Lets all agree that at some point any union can leak with or without pipe dope on it. If by adding pipe dope you increase, by the slightest margin, the risk of a leak as opposed to not using it what would the logical approach be?
I believe I've posted before about bad unions on the market. If a union doesn't seal without dope, why would applying dope be an acceptable permanent solution to a poorly machined product. If you have ever installed CSST gas lines I'm sure you wouldn't disassemble the union and apply dope if it leaked. You would make a new cut and reassemble. Same with steel and brass unions. IPS threads run deeper and tighter in a female fitting and sealants reduce some of the friction so that the mating can be completed more easily, but at no time compromises the seal. But if the threads were cut too deep, you wouldn't just apply 10 layers of teflon tape to fill the gaps, right. A newly threaded piece would be needed.
I don't know if this will change the way you install from now on, but it may bring your attention to it in the future and if you notice the same situations that I have noted above, maybe it will seem more reasonable.
Believe me, I've had a lot of plumbers try to beat me up on this subject over the years but I don't sweat it. Healthy debate keeps us on our toes and exercises our brains.
 
My reasoning for not using pipe dope is unions are ground joints. They cannot be dented or scratched. We all know what we do with our pipe dope. We use a brush to apply it to pipe threads, the brush gets dropped in the dirt then placed back in the can along with the dirt or whatever else got stuck to it. Then you put the dope along with the dirt on the union face and then tighten the union grinding the dirt into it.

John
 
Guess I could have kept it short and simple like that, John. Another good point. I got a good laugh, at my own expense, on that one.
 
First off, I appreciate the time you have taken to discuss this topic and share your thoughts. I find this thread VERY interesting and educational. Just by reading your response, i can tell you are educated which enhances the validity of your opinions. Everything you are saying makes perfect sense. And no, I would never just apply dope to the face of a poorly cut piece of CSST.

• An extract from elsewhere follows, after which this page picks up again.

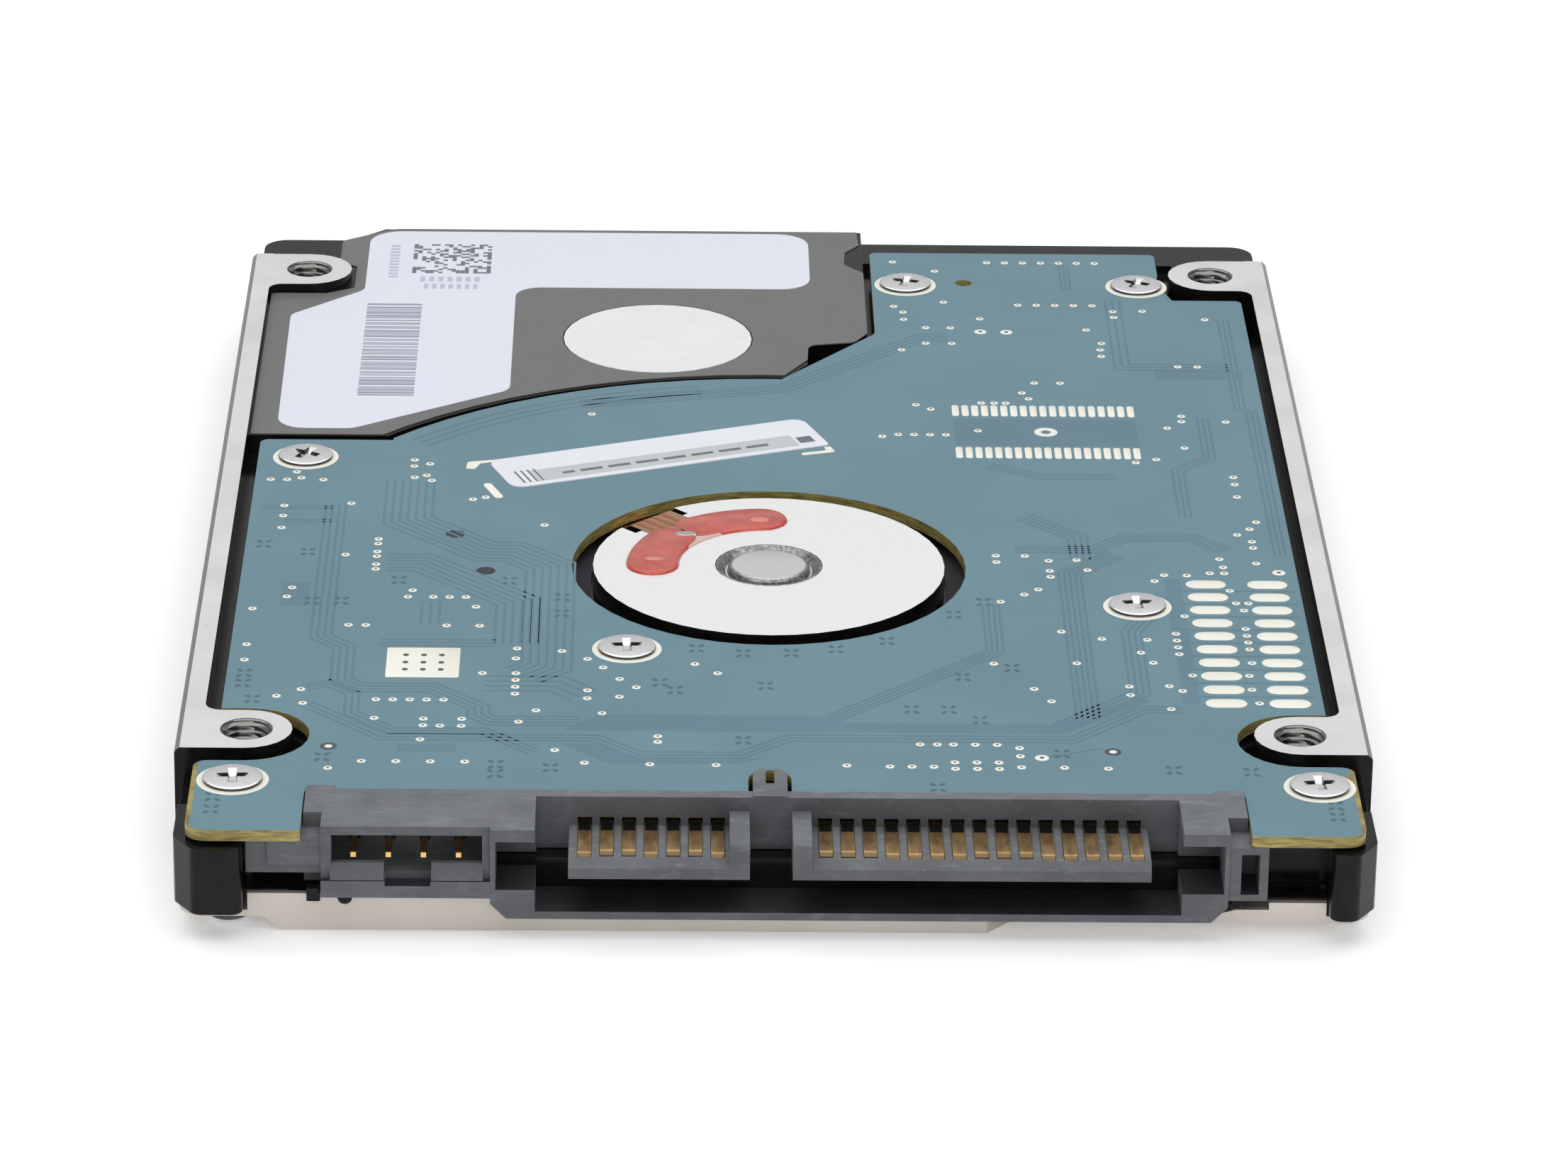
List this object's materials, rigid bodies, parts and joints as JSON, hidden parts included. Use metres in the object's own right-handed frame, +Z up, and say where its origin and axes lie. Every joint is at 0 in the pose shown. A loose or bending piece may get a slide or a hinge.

I understand that in a perfect world, with a perfectly manufacturered fitting and under perfect circumstances, the fitting should seal if installed properly.
How often is this the case? If for example, you have installed a union without dope and there are no leaks, what's to say that it will not start to leak in the future? What if by using dope it prevents an otherwise unnoticeable scratch from causing a future leak?
I ping every union with a punch. (Gas only) I do this because I am afraid of future leaks due to expansion, contraction, vibrations etc.
You stated that you can not recall ever finding a leaking union that did not have pipe dope... My experience has been almost the exact opposite.

You also stated that if adding pipe dope adds even the slightest increase for a leak, why would you use it? Again, my thoughts are almost the exact opposite... If there is even the slightest chance of a union leaking without dope, why wouldn't you use it? I still can't grasp how it would be better not to use it. And no, I would not use contaminated with dirt or debrit. (Same goes for flux, glue etc.)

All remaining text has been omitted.